DATA EXCERPT |
## Start

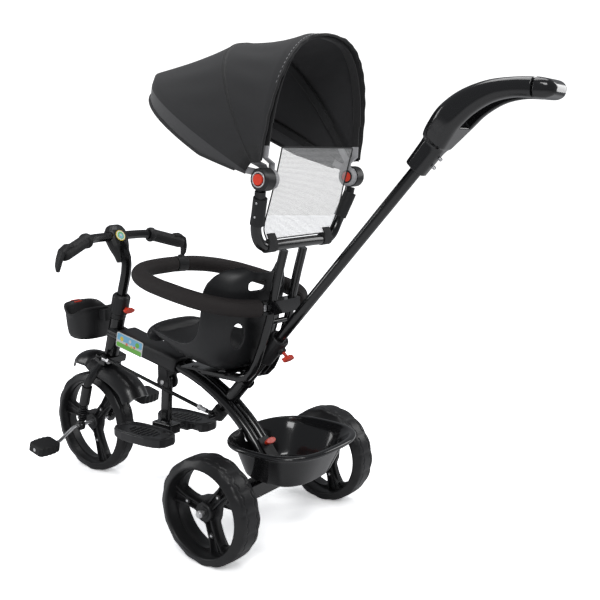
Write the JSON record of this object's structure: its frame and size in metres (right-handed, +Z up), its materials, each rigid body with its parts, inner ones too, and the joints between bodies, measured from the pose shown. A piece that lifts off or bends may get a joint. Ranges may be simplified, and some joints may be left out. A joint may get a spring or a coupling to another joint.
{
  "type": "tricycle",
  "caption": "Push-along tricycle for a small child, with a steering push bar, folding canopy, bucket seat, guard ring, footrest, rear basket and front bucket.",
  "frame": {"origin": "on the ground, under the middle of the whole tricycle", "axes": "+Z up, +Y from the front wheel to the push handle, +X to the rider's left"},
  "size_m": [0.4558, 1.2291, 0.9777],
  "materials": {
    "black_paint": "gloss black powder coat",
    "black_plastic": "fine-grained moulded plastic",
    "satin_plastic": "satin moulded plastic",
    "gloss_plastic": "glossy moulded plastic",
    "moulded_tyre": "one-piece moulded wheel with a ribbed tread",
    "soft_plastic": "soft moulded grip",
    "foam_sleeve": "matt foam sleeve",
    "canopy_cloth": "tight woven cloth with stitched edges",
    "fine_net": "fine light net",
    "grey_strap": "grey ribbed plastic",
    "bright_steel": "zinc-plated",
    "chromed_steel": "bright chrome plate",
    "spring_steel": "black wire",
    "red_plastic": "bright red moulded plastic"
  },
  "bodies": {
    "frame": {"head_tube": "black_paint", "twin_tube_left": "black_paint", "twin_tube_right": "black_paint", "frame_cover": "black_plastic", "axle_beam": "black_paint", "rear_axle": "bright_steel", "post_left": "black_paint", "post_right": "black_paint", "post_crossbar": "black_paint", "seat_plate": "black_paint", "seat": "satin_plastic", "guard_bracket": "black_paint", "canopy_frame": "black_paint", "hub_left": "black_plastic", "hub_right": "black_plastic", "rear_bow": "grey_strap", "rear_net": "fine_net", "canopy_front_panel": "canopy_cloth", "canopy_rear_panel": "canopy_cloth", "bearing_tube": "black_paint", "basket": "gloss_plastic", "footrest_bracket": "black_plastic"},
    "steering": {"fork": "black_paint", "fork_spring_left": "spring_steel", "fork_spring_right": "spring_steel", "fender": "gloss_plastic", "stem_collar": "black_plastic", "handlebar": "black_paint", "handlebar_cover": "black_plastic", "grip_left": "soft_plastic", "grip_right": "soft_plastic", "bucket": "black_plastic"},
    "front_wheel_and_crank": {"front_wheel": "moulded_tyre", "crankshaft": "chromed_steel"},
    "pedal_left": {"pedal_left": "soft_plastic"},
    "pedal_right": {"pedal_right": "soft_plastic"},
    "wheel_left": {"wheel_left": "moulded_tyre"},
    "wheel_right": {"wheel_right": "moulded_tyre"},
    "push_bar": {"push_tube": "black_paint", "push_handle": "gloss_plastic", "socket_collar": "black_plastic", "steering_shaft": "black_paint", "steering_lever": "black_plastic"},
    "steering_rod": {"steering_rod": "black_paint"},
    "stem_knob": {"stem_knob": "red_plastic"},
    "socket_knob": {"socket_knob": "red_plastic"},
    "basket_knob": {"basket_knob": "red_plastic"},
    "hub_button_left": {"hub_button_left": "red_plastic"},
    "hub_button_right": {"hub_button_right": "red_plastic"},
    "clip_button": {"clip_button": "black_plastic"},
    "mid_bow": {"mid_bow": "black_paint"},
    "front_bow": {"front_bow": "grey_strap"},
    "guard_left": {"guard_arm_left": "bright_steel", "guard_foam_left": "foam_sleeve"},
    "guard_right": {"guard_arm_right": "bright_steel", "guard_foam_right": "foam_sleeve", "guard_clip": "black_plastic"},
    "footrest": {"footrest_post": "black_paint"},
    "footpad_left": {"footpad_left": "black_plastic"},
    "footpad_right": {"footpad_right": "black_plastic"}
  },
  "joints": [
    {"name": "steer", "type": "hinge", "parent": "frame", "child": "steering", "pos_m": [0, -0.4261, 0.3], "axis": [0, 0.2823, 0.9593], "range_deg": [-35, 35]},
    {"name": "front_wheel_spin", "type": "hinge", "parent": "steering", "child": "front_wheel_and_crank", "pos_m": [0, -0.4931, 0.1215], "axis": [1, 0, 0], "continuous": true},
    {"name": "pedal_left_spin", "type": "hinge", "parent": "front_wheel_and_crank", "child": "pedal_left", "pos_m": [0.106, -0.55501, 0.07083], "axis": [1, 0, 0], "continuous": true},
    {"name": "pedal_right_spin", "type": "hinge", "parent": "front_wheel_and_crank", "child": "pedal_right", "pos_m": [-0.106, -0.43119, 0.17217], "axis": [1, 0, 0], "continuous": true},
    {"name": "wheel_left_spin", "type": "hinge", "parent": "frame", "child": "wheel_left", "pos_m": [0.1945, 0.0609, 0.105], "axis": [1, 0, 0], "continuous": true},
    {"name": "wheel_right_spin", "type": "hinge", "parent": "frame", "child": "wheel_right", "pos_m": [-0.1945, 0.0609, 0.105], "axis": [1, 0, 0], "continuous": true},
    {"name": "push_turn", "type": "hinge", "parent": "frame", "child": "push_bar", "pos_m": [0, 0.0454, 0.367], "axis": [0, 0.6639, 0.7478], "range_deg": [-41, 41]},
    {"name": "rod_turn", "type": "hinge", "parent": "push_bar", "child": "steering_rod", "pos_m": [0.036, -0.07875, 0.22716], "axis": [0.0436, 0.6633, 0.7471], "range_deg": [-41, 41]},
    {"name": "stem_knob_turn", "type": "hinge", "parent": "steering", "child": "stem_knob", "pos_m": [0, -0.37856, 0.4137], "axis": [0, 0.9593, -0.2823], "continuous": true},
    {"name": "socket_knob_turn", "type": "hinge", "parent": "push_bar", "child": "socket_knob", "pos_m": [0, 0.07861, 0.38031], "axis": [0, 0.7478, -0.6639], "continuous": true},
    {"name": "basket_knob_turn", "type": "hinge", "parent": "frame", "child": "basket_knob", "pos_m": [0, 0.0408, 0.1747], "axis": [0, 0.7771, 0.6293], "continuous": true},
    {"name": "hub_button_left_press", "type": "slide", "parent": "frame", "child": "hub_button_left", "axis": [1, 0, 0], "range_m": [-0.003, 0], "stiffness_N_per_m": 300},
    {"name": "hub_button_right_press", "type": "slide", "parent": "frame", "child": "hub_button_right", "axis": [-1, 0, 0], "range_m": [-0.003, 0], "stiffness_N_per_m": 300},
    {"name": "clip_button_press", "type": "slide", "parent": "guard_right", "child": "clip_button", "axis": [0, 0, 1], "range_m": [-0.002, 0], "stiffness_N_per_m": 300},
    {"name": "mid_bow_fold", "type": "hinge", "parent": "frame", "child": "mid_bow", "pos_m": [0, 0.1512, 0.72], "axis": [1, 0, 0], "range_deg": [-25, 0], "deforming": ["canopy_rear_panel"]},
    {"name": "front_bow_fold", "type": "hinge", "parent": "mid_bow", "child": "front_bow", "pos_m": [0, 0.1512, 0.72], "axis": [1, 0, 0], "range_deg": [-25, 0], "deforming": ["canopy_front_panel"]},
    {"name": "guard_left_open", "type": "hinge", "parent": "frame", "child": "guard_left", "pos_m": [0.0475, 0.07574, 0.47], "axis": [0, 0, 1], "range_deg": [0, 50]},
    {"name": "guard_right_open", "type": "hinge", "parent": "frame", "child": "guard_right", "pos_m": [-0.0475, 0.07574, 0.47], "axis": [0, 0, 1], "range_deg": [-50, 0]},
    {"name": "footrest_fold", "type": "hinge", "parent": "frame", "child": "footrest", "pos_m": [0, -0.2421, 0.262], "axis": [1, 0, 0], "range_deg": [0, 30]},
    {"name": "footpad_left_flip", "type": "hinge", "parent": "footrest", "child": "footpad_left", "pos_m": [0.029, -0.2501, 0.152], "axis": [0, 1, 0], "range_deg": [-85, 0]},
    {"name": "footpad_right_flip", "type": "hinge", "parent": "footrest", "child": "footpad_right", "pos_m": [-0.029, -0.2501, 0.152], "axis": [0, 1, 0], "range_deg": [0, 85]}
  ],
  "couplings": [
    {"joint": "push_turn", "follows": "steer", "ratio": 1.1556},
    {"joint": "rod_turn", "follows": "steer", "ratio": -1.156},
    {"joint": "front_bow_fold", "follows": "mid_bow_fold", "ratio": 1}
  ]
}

## End

WHAT IS EXPECTED | Pull out and copy each line containing the string "piece".

RESULT OF THIS TASK |
Write the JSON record of this object's structure: its frame and size in metres (right-handed, +Z up), its materials, each rigid body with its parts, inner ones too, and the joints between bodies, measured from the pose shown. A piece that lifts off or bends may get a joint. Ranges may be simplified, and some joints may be left out. A joint may get a spring or a coupling to another joint.
    "moulded_tyre": "one-piece moulded wheel with a ribbed tread",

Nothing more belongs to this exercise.